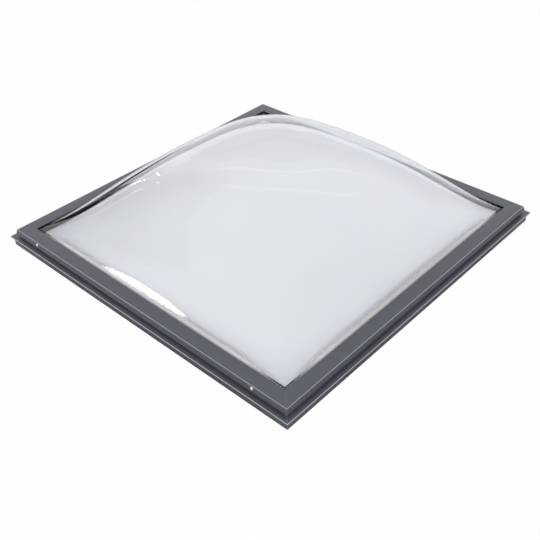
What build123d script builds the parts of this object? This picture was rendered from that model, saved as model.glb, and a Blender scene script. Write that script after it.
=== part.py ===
from build123d import *
import math
import os

# Fixed roof skylight for a square curb: a mitred aluminium curb frame, an opal dome under
# a clear dome, and a mitred cap frame screwed down over both rims.
#
# Sizes are in millimetres. The origin is the middle of the opening at the foot of the
# frame's outer leg, and +Z is up. A place across a rail is its distance out from the
# middle. The front rail lies towards -Y, and the other three are turned copies of it.

# Cap frame
CAP_SIZE = 900.0
CAP_WIDTH = 34.8
CAP_PLATE = 2.0
CAP_EDGE_RADIUS = 1.4
SKIRT_HEIGHT = 10.5
SKIRT_FLARE = 3.0
SKIRT_WALL = 2.0

# Curb frame
LEG_DEPTH = 22.5
LEG_WALL = 2.2
LEG_SETBACK = 6.0
LEDGE_REACH = 15.0
LEDGE_WALL = 2.7
SHELF_DROP = 3.0
SHELF_WALL = 2.7
UPSTAND_WALL = 2.7
UPSTAND_GAP = 0.6
UPSTAND_HEADROOM = 0.5
COVE_RADIUS = 3.0
RIB_WALL = 1.2
RIB_REACH = 1.8
CURB_WALL = 38.0
CURB_CLEARANCE = 2.4
GUTTER_WALL = 2.2
GUTTER_REACH = 7.0
GUTTER_DROP = 12.5
GUTTER_LIP = 9.0
EDGE_RADIUS = 0.7
INNER_RADIUS = 0.9

# Domes
OUTER_SHEET = 4.0
OUTER_CROWN_WALL = 3.0
OUTER_RISE = 190.0
INNER_SHEET = 3.0
INNER_CROWN_WALL = 2.4
CROWN_AIR_GAP = 25.0
CROWN_OFFSET = 19.7
DOME_POWER = 2.49
DOME_FULLNESS = 0.80
DOME_STATIONS = 27
SHEET_CLEARANCE = 3.0
CAP_REVEAL = 3.2
SPACER_REVEAL = 3.0

# Seals and spacer
BED_GASKET = 1.5
BED_GASKET_WIDTH = 28.0
TOP_GASKET = 2.5
TOP_GASKET_SETBACK = 2.6
CURB_GASKET = 3.0
CURB_GASKET_SETBACK = 2.5
SPACER_HEIGHT = 9.8
SPACER_NOSE = 1.0
SPACER_WALL = 1.5

# Corner keys
KEY_LEG = 55.0
KEY_HEIGHT = 5.4
KEY_FIT = 0.3
CAP_KEY_LEG = 45.0
CAP_KEY_WIDTH = 9.0
CAP_KEY_HEADROOM = 0.5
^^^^
◆ **Stated task**:
Copy, please, exactly the lines that start at the first line of the data and end at the line containing "INNER_RADIUS = 0.9", both kept and no others.

◆ **Output**:
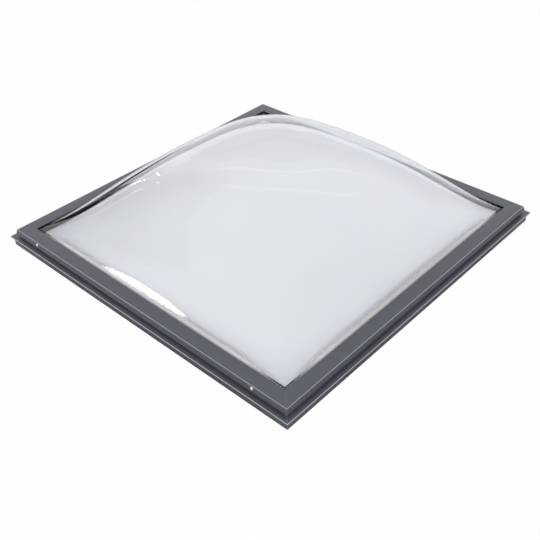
What build123d script builds the parts of this object? This picture was rendered from that model, saved as model.glb, and a Blender scene script. Write that script after it.
=== part.py ===
from build123d import *
import math
import os

# Fixed roof skylight for a square curb: a mitred aluminium curb frame, an opal dome under
# a clear dome, and a mitred cap frame screwed down over both rims.
#
# Sizes are in millimetres. The origin is the middle of the opening at the foot of the
# frame's outer leg, and +Z is up. A place across a rail is its distance out from the
# middle. The front rail lies towards -Y, and the other three are turned copies of it.

# Cap frame
CAP_SIZE = 900.0
CAP_WIDTH = 34.8
CAP_PLATE = 2.0
CAP_EDGE_RADIUS = 1.4
SKIRT_HEIGHT = 10.5
SKIRT_FLARE = 3.0
SKIRT_WALL = 2.0

# Curb frame
LEG_DEPTH = 22.5
LEG_WALL = 2.2
LEG_SETBACK = 6.0
LEDGE_REACH = 15.0
LEDGE_WALL = 2.7
SHELF_DROP = 3.0
SHELF_WALL = 2.7
UPSTAND_WALL = 2.7
UPSTAND_GAP = 0.6
UPSTAND_HEADROOM = 0.5
COVE_RADIUS = 3.0
RIB_WALL = 1.2
RIB_REACH = 1.8
CURB_WALL = 38.0
CURB_CLEARANCE = 2.4
GUTTER_WALL = 2.2
GUTTER_REACH = 7.0
GUTTER_DROP = 12.5
GUTTER_LIP = 9.0
EDGE_RADIUS = 0.7
INNER_RADIUS = 0.9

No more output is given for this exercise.